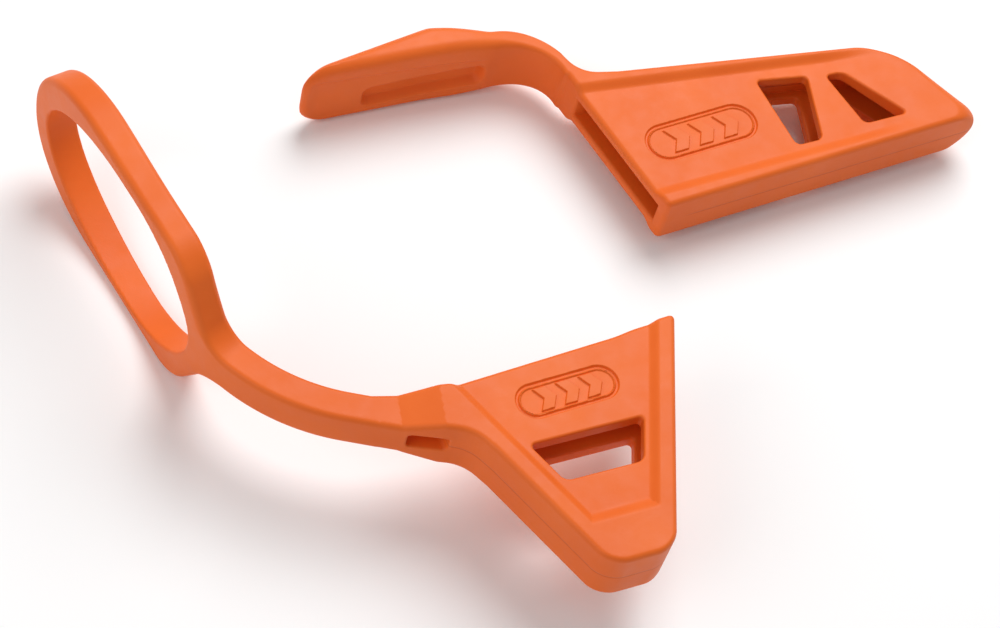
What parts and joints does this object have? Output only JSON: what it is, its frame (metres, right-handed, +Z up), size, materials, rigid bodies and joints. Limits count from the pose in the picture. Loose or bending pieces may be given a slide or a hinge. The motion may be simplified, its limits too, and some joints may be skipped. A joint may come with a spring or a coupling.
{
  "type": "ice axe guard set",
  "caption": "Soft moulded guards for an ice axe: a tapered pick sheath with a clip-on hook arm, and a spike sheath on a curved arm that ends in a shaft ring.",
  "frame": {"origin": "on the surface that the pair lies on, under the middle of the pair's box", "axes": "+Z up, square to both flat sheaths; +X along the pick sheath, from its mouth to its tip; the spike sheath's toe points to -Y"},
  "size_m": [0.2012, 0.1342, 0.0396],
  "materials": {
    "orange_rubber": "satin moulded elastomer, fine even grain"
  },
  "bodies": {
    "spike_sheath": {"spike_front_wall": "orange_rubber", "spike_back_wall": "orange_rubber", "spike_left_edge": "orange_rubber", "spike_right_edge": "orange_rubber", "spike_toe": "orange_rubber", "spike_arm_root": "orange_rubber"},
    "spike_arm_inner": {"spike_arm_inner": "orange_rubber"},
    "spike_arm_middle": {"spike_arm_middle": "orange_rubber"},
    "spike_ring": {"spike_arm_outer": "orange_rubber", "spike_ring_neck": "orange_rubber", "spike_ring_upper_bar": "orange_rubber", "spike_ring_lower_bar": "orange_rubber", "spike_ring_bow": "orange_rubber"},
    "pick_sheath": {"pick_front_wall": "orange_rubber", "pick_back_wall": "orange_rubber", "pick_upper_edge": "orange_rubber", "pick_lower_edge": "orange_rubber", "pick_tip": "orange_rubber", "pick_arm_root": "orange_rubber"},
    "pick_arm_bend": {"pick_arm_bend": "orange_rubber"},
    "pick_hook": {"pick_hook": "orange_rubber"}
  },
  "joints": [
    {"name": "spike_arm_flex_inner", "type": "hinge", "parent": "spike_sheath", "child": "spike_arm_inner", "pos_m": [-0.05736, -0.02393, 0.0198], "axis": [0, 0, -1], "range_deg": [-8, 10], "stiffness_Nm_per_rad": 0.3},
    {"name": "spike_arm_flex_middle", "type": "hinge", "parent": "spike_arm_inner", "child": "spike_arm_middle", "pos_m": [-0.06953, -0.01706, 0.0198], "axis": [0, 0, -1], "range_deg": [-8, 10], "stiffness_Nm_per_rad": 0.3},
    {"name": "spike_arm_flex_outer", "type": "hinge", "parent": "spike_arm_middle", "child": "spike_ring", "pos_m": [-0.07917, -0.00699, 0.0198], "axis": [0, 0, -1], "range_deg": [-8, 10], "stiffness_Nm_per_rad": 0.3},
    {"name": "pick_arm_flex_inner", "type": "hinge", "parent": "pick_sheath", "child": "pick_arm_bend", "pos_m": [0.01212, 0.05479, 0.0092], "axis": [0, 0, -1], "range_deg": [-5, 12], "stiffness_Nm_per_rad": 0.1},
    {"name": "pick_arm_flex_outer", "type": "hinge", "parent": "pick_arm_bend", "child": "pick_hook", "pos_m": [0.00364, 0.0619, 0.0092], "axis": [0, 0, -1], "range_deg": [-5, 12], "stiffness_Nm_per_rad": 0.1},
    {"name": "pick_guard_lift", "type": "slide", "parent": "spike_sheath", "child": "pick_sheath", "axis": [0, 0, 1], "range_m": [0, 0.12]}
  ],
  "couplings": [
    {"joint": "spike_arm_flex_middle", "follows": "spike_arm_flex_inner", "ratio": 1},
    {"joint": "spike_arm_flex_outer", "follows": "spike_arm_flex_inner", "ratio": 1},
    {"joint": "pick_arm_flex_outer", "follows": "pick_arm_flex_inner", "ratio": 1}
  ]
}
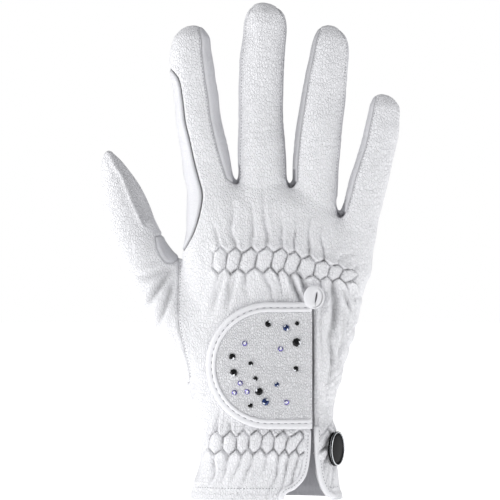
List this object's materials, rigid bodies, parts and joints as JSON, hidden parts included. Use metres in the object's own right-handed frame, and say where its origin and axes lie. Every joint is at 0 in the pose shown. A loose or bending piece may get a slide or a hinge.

SHORT TASK: Scan the records above, count the lines with "pose" in them, and give only the number.

REPLY: 2